Data supplied.
◇ ◇ ◇ ◇ ◇

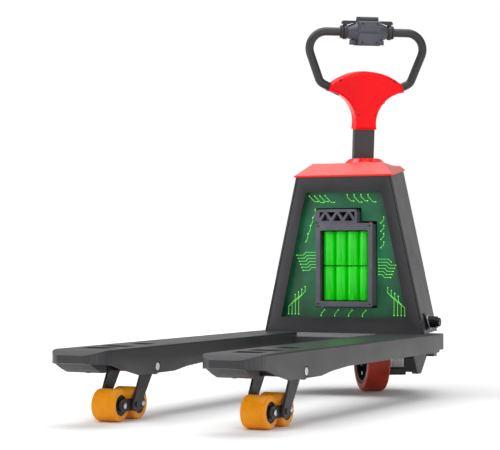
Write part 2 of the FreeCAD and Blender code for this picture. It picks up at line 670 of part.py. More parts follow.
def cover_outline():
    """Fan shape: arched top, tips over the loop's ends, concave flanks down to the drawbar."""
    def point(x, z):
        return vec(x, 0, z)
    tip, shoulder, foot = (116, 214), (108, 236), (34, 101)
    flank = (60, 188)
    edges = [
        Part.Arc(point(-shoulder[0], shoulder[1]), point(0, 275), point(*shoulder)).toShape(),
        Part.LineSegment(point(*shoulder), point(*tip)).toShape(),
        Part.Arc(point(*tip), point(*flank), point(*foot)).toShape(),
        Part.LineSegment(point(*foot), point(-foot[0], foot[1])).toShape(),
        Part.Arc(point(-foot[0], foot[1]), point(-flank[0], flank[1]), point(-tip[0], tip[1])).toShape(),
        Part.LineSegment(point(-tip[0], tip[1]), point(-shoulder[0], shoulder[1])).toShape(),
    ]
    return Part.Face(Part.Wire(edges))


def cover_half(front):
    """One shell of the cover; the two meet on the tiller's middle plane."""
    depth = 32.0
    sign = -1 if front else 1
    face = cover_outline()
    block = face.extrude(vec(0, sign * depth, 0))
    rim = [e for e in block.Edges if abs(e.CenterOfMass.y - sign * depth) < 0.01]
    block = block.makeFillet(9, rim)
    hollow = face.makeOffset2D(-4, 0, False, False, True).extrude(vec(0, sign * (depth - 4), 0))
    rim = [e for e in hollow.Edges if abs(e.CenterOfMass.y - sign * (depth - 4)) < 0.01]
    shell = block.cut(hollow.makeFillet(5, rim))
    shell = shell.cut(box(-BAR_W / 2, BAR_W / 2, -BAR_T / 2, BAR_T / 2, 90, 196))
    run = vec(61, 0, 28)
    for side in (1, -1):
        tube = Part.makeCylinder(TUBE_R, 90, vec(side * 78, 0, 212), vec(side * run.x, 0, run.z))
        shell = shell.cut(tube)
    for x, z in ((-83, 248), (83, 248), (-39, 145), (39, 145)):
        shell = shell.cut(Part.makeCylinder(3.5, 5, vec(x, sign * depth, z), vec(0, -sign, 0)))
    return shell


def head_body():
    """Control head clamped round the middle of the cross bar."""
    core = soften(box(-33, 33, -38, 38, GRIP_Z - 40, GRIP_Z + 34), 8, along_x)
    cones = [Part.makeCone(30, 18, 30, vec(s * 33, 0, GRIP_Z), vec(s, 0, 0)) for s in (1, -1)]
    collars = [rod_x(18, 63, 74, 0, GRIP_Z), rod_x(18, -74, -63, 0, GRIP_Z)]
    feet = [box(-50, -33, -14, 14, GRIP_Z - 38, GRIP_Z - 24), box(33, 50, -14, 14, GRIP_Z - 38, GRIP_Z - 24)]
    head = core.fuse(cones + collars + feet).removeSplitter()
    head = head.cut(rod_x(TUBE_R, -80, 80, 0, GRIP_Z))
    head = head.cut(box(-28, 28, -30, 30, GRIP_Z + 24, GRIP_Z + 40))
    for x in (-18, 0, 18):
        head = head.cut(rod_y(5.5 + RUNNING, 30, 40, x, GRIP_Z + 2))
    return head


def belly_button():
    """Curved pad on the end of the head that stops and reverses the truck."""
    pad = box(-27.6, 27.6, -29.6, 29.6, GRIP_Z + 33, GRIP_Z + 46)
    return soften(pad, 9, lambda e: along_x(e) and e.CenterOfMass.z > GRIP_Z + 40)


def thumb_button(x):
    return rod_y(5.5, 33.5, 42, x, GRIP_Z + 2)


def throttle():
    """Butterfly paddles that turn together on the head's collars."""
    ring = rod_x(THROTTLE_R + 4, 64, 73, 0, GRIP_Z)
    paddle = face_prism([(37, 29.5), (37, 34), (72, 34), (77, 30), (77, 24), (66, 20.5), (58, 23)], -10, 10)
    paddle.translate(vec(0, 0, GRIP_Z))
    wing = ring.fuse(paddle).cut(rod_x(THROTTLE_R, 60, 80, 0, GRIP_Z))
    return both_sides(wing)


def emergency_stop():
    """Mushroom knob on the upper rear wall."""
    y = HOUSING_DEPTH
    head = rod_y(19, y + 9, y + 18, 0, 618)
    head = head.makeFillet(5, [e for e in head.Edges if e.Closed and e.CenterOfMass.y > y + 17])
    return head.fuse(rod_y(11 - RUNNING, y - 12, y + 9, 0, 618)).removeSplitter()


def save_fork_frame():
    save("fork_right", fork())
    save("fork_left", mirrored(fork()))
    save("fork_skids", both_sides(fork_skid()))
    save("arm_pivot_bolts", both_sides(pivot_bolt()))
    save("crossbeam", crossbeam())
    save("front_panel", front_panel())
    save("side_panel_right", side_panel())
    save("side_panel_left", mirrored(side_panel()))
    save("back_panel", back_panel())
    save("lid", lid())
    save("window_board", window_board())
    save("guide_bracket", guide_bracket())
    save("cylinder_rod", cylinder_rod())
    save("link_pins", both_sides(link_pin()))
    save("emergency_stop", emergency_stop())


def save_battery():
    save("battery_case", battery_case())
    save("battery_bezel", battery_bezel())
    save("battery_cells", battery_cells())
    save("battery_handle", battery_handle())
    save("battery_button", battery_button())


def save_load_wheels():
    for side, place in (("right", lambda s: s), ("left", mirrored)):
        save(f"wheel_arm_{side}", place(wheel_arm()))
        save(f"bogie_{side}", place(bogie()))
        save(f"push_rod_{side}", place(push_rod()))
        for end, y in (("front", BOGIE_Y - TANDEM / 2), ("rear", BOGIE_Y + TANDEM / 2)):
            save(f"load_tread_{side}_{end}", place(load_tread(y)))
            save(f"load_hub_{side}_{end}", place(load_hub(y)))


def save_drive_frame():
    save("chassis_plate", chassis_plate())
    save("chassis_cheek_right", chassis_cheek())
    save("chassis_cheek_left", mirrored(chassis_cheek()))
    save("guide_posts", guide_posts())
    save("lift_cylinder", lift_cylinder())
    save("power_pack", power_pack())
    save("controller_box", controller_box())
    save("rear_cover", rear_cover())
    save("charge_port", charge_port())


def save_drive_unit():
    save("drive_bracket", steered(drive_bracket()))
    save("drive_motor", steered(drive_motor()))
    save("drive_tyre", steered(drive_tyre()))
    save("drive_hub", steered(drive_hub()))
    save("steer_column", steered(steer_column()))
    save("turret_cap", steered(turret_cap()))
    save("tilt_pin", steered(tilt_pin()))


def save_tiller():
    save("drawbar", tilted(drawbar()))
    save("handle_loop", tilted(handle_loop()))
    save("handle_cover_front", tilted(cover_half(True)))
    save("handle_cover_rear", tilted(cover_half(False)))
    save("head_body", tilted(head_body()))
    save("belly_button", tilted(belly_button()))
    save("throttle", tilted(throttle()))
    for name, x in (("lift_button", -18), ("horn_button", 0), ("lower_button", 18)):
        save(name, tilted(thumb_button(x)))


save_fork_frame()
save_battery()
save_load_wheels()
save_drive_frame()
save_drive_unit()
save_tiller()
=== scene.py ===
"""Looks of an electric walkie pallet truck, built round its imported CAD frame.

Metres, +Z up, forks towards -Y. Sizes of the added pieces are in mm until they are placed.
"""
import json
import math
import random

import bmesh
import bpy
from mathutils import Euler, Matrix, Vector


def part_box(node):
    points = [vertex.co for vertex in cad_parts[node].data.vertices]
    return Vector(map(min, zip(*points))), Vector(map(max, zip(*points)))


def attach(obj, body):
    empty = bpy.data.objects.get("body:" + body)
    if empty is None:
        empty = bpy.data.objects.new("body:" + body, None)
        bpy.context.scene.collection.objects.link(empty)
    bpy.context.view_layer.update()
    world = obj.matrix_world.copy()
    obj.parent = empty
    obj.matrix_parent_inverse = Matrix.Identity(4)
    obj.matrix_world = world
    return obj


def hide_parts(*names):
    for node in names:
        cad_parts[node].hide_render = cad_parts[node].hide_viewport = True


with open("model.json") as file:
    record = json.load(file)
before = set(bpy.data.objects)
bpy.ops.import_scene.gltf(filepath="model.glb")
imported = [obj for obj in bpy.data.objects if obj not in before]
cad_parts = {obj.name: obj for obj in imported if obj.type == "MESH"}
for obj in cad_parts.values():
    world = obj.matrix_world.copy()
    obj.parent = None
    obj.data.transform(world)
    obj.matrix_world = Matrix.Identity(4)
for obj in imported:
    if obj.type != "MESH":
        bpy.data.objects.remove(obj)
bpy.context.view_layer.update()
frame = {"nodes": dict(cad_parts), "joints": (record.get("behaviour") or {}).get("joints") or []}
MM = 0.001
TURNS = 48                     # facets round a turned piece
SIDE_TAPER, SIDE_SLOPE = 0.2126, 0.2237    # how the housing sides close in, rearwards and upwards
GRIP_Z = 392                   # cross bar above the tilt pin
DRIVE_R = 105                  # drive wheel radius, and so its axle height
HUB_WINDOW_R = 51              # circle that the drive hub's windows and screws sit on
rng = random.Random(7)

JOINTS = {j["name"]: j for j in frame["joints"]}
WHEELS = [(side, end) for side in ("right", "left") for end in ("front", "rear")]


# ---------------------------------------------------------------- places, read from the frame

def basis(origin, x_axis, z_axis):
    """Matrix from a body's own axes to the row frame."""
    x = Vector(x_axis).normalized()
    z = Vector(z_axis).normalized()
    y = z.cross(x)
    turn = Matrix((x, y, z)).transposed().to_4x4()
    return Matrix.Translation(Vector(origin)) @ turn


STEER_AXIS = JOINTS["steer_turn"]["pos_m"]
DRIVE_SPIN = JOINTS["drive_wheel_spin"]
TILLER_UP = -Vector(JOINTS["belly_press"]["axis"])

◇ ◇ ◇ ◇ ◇

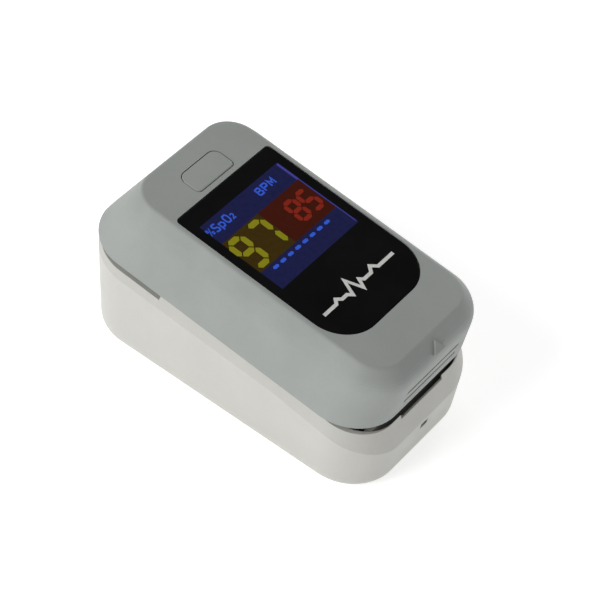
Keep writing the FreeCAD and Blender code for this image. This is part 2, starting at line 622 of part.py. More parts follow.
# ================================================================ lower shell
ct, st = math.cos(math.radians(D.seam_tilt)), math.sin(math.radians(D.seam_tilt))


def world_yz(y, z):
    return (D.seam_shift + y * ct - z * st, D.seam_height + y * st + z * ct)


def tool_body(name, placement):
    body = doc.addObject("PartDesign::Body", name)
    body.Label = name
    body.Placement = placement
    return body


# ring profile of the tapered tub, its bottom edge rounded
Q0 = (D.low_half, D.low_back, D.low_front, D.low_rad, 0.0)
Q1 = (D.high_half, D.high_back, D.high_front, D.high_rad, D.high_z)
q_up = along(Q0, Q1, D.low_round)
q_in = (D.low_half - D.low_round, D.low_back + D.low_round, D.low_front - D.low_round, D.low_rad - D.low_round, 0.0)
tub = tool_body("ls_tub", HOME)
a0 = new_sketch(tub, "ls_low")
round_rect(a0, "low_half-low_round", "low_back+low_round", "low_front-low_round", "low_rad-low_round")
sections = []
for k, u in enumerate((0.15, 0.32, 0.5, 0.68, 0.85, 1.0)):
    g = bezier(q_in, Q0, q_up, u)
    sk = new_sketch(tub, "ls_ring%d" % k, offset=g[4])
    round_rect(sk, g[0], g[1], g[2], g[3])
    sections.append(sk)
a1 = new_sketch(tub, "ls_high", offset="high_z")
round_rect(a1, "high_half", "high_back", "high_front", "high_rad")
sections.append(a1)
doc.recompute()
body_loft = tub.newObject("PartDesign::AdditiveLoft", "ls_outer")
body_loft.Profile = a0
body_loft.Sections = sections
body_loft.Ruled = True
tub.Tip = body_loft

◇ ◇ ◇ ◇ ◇

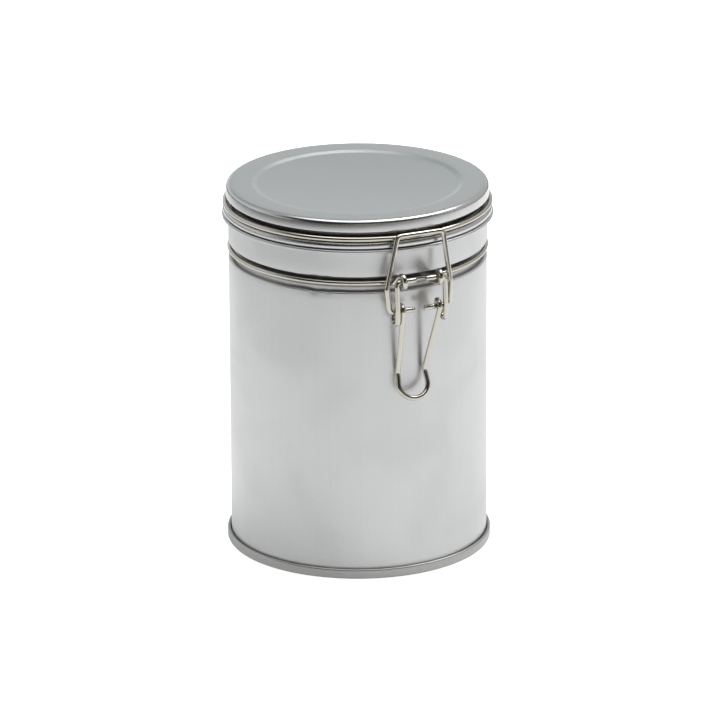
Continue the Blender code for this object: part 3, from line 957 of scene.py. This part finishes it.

◇ ◇ ◇ ◇ ◇

Exercise goal.
Retype exactly, and only, the lines from the one containing "for name, x" through the one containing "if empty is", both included.

Correct response.
    for name, x in (("lift_button", -18), ("horn_button", 0), ("lower_button", 18)):
        save(name, tilted(thumb_button(x)))


save_fork_frame()
save_battery()
save_load_wheels()
save_drive_frame()
save_drive_unit()
save_tiller()
=== scene.py ===
"""Looks of an electric walkie pallet truck, built round its imported CAD frame.

Metres, +Z up, forks towards -Y. Sizes of the added pieces are in mm until they are placed.
"""
import json
import math
import random

import bmesh
import bpy
from mathutils import Euler, Matrix, Vector


def part_box(node):
    points = [vertex.co for vertex in cad_parts[node].data.vertices]
    return Vector(map(min, zip(*points))), Vector(map(max, zip(*points)))


def attach(obj, body):
    empty = bpy.data.objects.get("body:" + body)
    if empty is None:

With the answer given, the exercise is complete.